(begin)
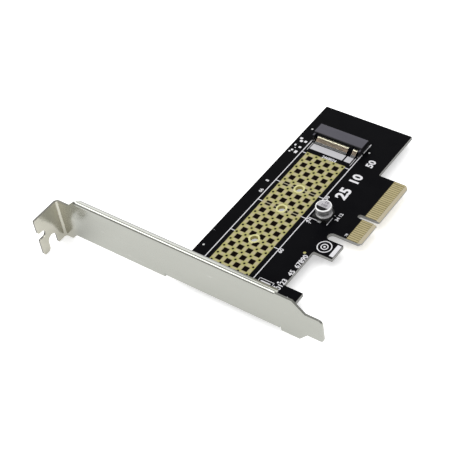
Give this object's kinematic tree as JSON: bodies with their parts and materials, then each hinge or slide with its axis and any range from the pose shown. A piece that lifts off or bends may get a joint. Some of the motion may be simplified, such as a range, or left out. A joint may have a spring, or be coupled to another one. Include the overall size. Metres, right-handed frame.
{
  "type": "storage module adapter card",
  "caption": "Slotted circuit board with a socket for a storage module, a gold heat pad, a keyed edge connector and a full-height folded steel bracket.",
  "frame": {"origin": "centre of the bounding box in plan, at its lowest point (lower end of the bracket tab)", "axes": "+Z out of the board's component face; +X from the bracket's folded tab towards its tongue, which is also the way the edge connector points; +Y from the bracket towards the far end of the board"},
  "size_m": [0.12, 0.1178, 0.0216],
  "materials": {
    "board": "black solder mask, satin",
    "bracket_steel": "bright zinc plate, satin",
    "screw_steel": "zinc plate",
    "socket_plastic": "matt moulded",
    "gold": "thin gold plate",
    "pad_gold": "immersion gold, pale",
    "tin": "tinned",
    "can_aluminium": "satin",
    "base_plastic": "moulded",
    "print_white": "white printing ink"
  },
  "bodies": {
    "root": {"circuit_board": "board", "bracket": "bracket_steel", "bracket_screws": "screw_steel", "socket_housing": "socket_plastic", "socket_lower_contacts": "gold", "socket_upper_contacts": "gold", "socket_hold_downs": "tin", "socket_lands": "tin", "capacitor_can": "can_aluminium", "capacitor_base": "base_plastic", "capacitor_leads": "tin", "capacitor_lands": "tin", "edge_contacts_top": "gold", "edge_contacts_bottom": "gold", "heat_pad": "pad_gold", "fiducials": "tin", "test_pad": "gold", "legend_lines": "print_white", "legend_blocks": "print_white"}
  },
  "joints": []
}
(end)
Task objective. Write the material out exactly, with nothing left out.

Written answer.
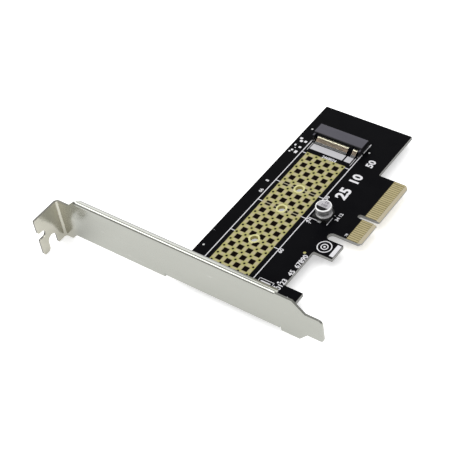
Give this object's kinematic tree as JSON: bodies with their parts and materials, then each hinge or slide with its axis and any range from the pose shown. A piece that lifts off or bends may get a joint. Some of the motion may be simplified, such as a range, or left out. A joint may have a spring, or be coupled to another one. Include the overall size. Metres, right-handed frame.
{
  "type": "storage module adapter card",
  "caption": "Slotted circuit board with a socket for a storage module, a gold heat pad, a keyed edge connector and a full-height folded steel bracket.",
  "frame": {"origin": "centre of the bounding box in plan, at its lowest point (lower end of the bracket tab)", "axes": "+Z out of the board's component face; +X from the bracket's folded tab towards its tongue, which is also the way the edge connector points; +Y from the bracket towards the far end of the board"},
  "size_m": [0.12, 0.1178, 0.0216],
  "materials": {
    "board": "black solder mask, satin",
    "bracket_steel": "bright zinc plate, satin",
    "screw_steel": "zinc plate",
    "socket_plastic": "matt moulded",
    "gold": "thin gold plate",
    "pad_gold": "immersion gold, pale",
    "tin": "tinned",
    "can_aluminium": "satin",
    "base_plastic": "moulded",
    "print_white": "white printing ink"
  },
  "bodies": {
    "root": {"circuit_board": "board", "bracket": "bracket_steel", "bracket_screws": "screw_steel", "socket_housing": "socket_plastic", "socket_lower_contacts": "gold", "socket_upper_contacts": "gold", "socket_hold_downs": "tin", "socket_lands": "tin", "capacitor_can": "can_aluminium", "capacitor_base": "base_plastic", "capacitor_leads": "tin", "capacitor_lands": "tin", "edge_contacts_top": "gold", "edge_contacts_bottom": "gold", "heat_pad": "pad_gold", "fiducials": "tin", "test_pad": "gold", "legend_lines": "print_white", "legend_blocks": "print_white"}
  },
  "joints": []
}